Effective integration policies are our only solution. I have drawn attention to integration issues extensively in my reports from my fact-finding missions.
Integration is not simply an act of making a group of people fit into a new society. In fact, it is an interactive process of mutual respect, willingness and adaptation of both migrants and the receiving societies. Integration strategies should take this important factor into account.
The preparation of the Council of Europe Action Plan on Protection Refugee and Migrant Children in Europe 2017-2019, which I have been coordinating in the last couple of months, places an important emphasis on integration. A range of measures are foreseen to ensure that these children and young people are educated, trained and that they have opportunities to participate in inclusive societies, through sports, media and in other relevant ways.
Coming back to my initial question on what kind of crisis are we experiencing.

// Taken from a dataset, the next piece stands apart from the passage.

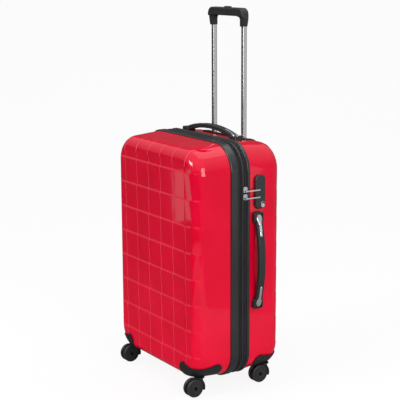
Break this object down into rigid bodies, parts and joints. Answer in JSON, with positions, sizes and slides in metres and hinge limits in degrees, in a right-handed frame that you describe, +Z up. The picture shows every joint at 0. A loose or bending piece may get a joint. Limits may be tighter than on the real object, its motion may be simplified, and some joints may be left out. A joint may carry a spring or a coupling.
{
  "type": "hard shell suitcase on wheels",
  "caption": "Red hard shell suitcase with tiled faces, zip band, telescopic handle, carry handles, side lock and swivelling casters.",
  "frame": {"origin": "centre of the four casters' swivel axes, on the floor the wheels stand on, midway in the shells' width and depth", "axes": "+Z up, -Y out of the tiled front face, +X out of the side with the lock and the side handle"},
  "size_m": [0.4531, 0.2895, 1.013],
  "materials": {
    "shell_red": "glossy red polycarbonate",
    "black_trim": "satin black moulded trim",
    "zip_tape": "black woven zip tape with nylon coil",
    "gusset_fabric": "black nylon gusset",
    "lining_fabric": "dark grey polyester lining",
    "strap_webbing": "black webbing",
    "black_plastic": "satin black plastic",
    "grip_black": "soft black grip plastic",
    "tube_silver": "bright anodised tube",
    "steel": "plated steel",
    "chrome_trim": "bright chrome",
    "caster_black": "black moulded caster fork",
    "wheel_black": "black wheel with soft tread"
  },
  "bodies": {
    "back_case": {"back_shell": "shell_red", "back_trim": "black_trim", "main_zip_back": "zip_tape", "back_lining": "lining_fabric", "packing_straps": "strap_webbing", "strap_buckle": "black_plastic", "hinge_strip": "black_trim", "back_studs": "black_plastic", "handle_tray": "black_plastic", "outer_tubes": "tube_silver", "tube_bracket": "black_plastic", "guard_back_left": "black_plastic", "guard_back_right": "black_plastic", "back_kingpins": "steel", "lock_body": "black_plastic", "top_handle_feet": "black_plastic", "side_handle_feet": "black_plastic"},
    "zip_frame": {"zip_frame_tape": "zip_tape", "zip_frame_welt": "black_trim", "expansion_gusset": "gusset_fabric"},
    "front_case": {"front_shell": "shell_red", "front_trim": "black_trim", "expansion_tape": "zip_tape", "front_lining": "lining_fabric", "guard_front_left": "black_plastic", "guard_front_right": "black_plastic", "front_kingpins": "steel", "front_studs": "black_plastic"},
    "trolley": {"inner_tubes": "tube_silver", "trolley_grip": "grip_black"},
    "release": {"release_button": "black_plastic", "release_rods": "steel"},
    "pin_left": {"snap_pin_left": "steel"},
    "pin_right": {"snap_pin_right": "steel"},
    "top_handle": {"top_handle_grip": "grip_black", "top_handle_inserts": "chrome_trim"},
    "side_handle": {"side_handle_grip": "grip_black", "side_handle_inserts": "chrome_trim"},
    "key": {"key_cylinder": "chrome_trim", "lock_cam": "steel"},
    "slider_upper": {"zip_slider_upper": "chrome_trim"},
    "slider_lower": {"zip_slider_lower": "chrome_trim"},
    "tab_upper": {"pull_tab_upper": "chrome_trim"},
    "tab_lower": {"pull_tab_lower": "chrome_trim"},
    "caster_front_left": {"fork_front_left": "caster_black", "axle_front_left": "steel"},
    "roller_front_left_a": {"wheel_front_left_a": "wheel_black"},
    "roller_front_left_b": {"wheel_front_left_b": "wheel_black"},
    "caster_front_right": {"fork_front_right": "caster_black", "axle_front_right": "steel"},
    "roller_front_right_a": {"wheel_front_right_a": "wheel_black"},
    "roller_front_right_b": {"wheel_front_right_b": "wheel_black"},
    "caster_back_left": {"fork_back_left": "caster_black", "axle_back_left": "steel"},
    "roller_back_left_a": {"wheel_back_left_a": "wheel_black"},
    "roller_back_left_b": {"wheel_back_left_b": "wheel_black"},
    "caster_back_right": {"fork_back_right": "caster_black", "axle_back_right": "steel"},
    "roller_back_right_a": {"wheel_back_right_a": "wheel_black"},
    "roller_back_right_b": {"wheel_back_right_b": "wheel_black"}
  },
  "joints": [
    {"name": "lid_hinge", "type": "hinge", "parent": "back_case", "child": "zip_frame", "pos_m": [-0.2143, 0.012, 0.35], "axis": [0, 0, -1], "range_deg": [0, 180]},
    {"name": "expansion_slide", "type": "slide", "parent": "zip_frame", "child": "front_case", "axis": [0, -1, 0], "range_m": [0, 0.038]},
    {"name": "handle_slide", "type": "slide", "parent": "back_case", "child": "trolley", "axis": [0, 0, 1], "range_m": [-0.32, 0]},
    {"name": "release_press", "type": "slide", "parent": "trolley", "child": "release", "axis": [0, 0, -1], "range_m": [0, 0.003], "stiffness_N_per_m": 900, "springref_m": -0.004},
    {"name": "snap_left", "type": "slide", "parent": "trolley", "child": "pin_left", "axis": [1, 0, 0], "range_m": [0, 0.0018]},
    {"name": "snap_right", "type": "slide", "parent": "trolley", "child": "pin_right", "axis": [-1, 0, 0], "range_m": [0, 0.0018]},
    {"name": "top_handle_lift", "type": "slide", "parent": "back_case", "child": "top_handle", "axis": [0, 0, 1], "range_m": [0, 0.005], "stiffness_N_per_m": 400, "springref_m": -0.003},
    {"name": "side_handle_lift", "type": "slide", "parent": "back_case", "child": "side_handle", "axis": [1, 0, 0], "range_m": [0, 0.005], "stiffness_N_per_m": 400, "springref_m": -0.003},
    {"name": "key_turn", "type": "hinge", "parent": "back_case", "child": "key", "pos_m": [0.2085, 0.067, 0.504], "axis": [1, 0, 0], "range_deg": [0, 90]},
    {"name": "zip_run_upper", "type": "slide", "parent": "back_case", "child": "slider_upper", "axis": [0, 0, 1], "range_m": [0, 0.034]},
    {"name": "zip_run_lower", "type": "slide", "parent": "back_case", "child": "slider_lower", "axis": [0, 0, -1], "range_m": [0, 0.034]},
    {"name": "tab_swing_upper", "type": "hinge", "parent": "slider_upper", "child": "tab_upper", "pos_m": [0.2185, 0.012, 0.5465], "axis": [0, 0, -1], "range_deg": [0, 165]},
    {"name": "tab_swing_lower", "type": "hinge", "parent": "slider_lower", "child": "tab_lower", "pos_m": [0.2185, 0.012, 0.527], "axis": [0, 0, -1], "range_deg": [0, 165]},
    {"name": "swivel_front_left", "type": "hinge", "parent": "front_case", "child": "caster_front_left", "pos_m": [-0.171, -0.105, 0.05], "axis": [0, 0, 1], "continuous": true},
    {"name": "spin_front_left_a", "type": "hinge", "parent": "caster_front_left", "child": "roller_front_left_a", "pos_m": [-0.171, -0.124, 0.0245], "axis": [1, 0, 0], "continuous": true},
    {"name": "spin_front_left_b", "type": "hinge", "parent": "caster_front_left", "child": "roller_front_left_b", "pos_m": [-0.171, -0.124, 0.0245], "axis": [1, 0, 0], "continuous": true},
    {"name": "swivel_front_right", "type": "hinge", "parent": "front_case", "child": "caster_front_right", "pos_m": [0.171, -0.105, 0.05], "axis": [0, 0, 1], "continuous": true},
    {"name": "spin_front_right_a", "type": "hinge", "parent": "caster_front_right", "child": "roller_front_right_a", "pos_m": [0.171, -0.124, 0.0245], "axis": [1, 0, 0], "continuous": true},
    {"name": "spin_front_right_b", "type": "hinge", "parent": "caster_front_right", "child": "roller_front_right_b", "pos_m": [0.171, -0.124, 0.0245], "axis": [1, 0, 0], "continuous": true},
    {"name": "swivel_back_left", "type": "hinge", "parent": "back_case", "child": "caster_back_left", "pos_m": [-0.171, 0.105, 0.05], "axis": [0, 0, 1], "continuous": true},
    {"name": "spin_back_left_a", "type": "hinge", "parent": "caster_back_left", "child": "roller_back_left_a", "pos_m": [-0.171, 0.086, 0.0245], "axis": [1, 0, 0], "continuous": true},
    {"name": "spin_back_left_b", "type": "hinge", "parent": "caster_back_left", "child": "roller_back_left_b", "pos_m": [-0.171, 0.086, 0.0245], "axis": [1, 0, 0], "continuous": true},
    {"name": "swivel_back_right", "type": "hinge", "parent": "back_case", "child": "caster_back_right", "pos_m": [0.171, 0.105, 0.05], "axis": [0, 0, 1], "continuous": true},
    {"name": "spin_back_right_a", "type": "hinge", "parent": "caster_back_right", "child": "roller_back_right_a", "pos_m": [0.171, 0.086, 0.0245], "axis": [1, 0, 0], "continuous": true},
    {"name": "spin_back_right_b", "type": "hinge", "parent": "caster_back_right", "child": "roller_back_right_b", "pos_m": [0.171, 0.086, 0.0245], "axis": [1, 0, 0], "continuous": true}
  ],
  "couplings": [
    {"joint": "snap_left", "follows": "release_press", "ratio": 0.6},
    {"joint": "snap_right", "follows": "release_press", "ratio": 0.6}
  ]
}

I hope the reflections I have shared with you today point out clearly that the situation we are living is critical not only for the people who are escaping conflict and wars and seeking refuge in Europe.

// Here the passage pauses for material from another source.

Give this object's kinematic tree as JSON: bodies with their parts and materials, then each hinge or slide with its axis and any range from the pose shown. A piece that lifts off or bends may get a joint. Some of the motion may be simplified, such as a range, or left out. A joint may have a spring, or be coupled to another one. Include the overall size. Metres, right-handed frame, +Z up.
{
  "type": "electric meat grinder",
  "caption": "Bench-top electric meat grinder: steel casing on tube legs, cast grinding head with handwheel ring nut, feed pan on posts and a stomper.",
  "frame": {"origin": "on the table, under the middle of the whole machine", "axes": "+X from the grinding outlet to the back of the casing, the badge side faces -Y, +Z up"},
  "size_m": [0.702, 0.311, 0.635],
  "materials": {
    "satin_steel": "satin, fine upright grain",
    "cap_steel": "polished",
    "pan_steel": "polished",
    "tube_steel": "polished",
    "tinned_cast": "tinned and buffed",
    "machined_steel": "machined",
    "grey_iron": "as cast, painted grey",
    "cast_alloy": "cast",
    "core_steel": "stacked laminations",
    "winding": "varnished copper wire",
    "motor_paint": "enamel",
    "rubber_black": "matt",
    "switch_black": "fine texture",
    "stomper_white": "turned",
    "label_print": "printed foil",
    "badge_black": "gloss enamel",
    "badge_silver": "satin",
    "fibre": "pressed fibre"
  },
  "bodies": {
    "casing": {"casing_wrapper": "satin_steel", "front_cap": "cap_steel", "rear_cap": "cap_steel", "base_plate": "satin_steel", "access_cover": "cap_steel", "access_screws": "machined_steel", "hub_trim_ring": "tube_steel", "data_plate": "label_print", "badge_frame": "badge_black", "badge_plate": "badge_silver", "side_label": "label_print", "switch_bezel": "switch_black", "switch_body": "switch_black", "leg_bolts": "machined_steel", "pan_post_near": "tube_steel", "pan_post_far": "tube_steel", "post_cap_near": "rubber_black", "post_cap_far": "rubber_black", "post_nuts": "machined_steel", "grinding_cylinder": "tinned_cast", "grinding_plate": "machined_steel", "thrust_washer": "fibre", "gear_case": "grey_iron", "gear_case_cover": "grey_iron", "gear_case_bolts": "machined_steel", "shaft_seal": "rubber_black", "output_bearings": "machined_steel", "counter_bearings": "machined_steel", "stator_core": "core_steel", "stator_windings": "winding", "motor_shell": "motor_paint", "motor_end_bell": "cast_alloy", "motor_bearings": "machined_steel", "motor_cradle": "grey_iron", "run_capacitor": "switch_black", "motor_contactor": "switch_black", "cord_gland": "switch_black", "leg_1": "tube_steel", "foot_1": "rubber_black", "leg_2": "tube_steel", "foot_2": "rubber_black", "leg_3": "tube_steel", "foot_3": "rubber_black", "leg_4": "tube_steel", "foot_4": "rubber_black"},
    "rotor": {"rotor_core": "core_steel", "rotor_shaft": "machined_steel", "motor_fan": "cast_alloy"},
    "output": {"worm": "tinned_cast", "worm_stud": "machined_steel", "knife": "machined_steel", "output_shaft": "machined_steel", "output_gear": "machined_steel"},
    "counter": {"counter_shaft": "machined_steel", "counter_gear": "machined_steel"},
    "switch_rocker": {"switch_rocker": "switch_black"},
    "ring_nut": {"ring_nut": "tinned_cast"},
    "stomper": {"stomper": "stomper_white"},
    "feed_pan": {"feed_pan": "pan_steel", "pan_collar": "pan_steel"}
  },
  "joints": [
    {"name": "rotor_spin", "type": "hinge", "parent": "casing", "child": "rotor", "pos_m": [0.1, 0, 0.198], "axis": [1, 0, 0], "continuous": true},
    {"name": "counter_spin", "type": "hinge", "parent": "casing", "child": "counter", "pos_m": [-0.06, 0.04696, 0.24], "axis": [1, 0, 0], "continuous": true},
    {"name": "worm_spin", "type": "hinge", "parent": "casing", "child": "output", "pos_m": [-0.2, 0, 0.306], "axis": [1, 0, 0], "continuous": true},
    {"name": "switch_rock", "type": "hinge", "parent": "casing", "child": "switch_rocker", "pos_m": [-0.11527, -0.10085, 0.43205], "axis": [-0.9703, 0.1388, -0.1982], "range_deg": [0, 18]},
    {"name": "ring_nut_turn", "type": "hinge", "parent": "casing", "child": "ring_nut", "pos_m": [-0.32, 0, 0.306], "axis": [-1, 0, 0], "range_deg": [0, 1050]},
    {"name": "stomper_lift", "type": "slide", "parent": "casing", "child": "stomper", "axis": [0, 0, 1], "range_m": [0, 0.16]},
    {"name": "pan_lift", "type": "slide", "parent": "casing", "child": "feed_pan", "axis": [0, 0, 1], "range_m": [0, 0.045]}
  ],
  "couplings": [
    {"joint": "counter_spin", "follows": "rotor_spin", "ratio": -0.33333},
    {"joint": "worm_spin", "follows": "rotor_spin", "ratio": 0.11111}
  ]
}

If we are not successful in our management of migration – and here make no mistake, migration cannot be stopped it can only be managed – if we are not successful in our integration strategies, an essential part of which is the exercise and enjoyment of freedom of religion, our democratic societies will be soon experiencing another crisis.
I would, however, like to close this intervention on a positive note. I believe that the challenges we face are many, but they are not insurmountable. In the exercise of my special mandate in the Council of Europe I am guided by optimism in order to be able to make a meaningful contribution through my work.
In conclusion, I would like to thank the Permanent Representation of San Marino and especially Ambassador Guido Bellati Ceccoli, for having dedicated this seminar to freedom of religion about which we do not hear very often, but after such stimulating discussions today, we are reminded of its tremendous importance.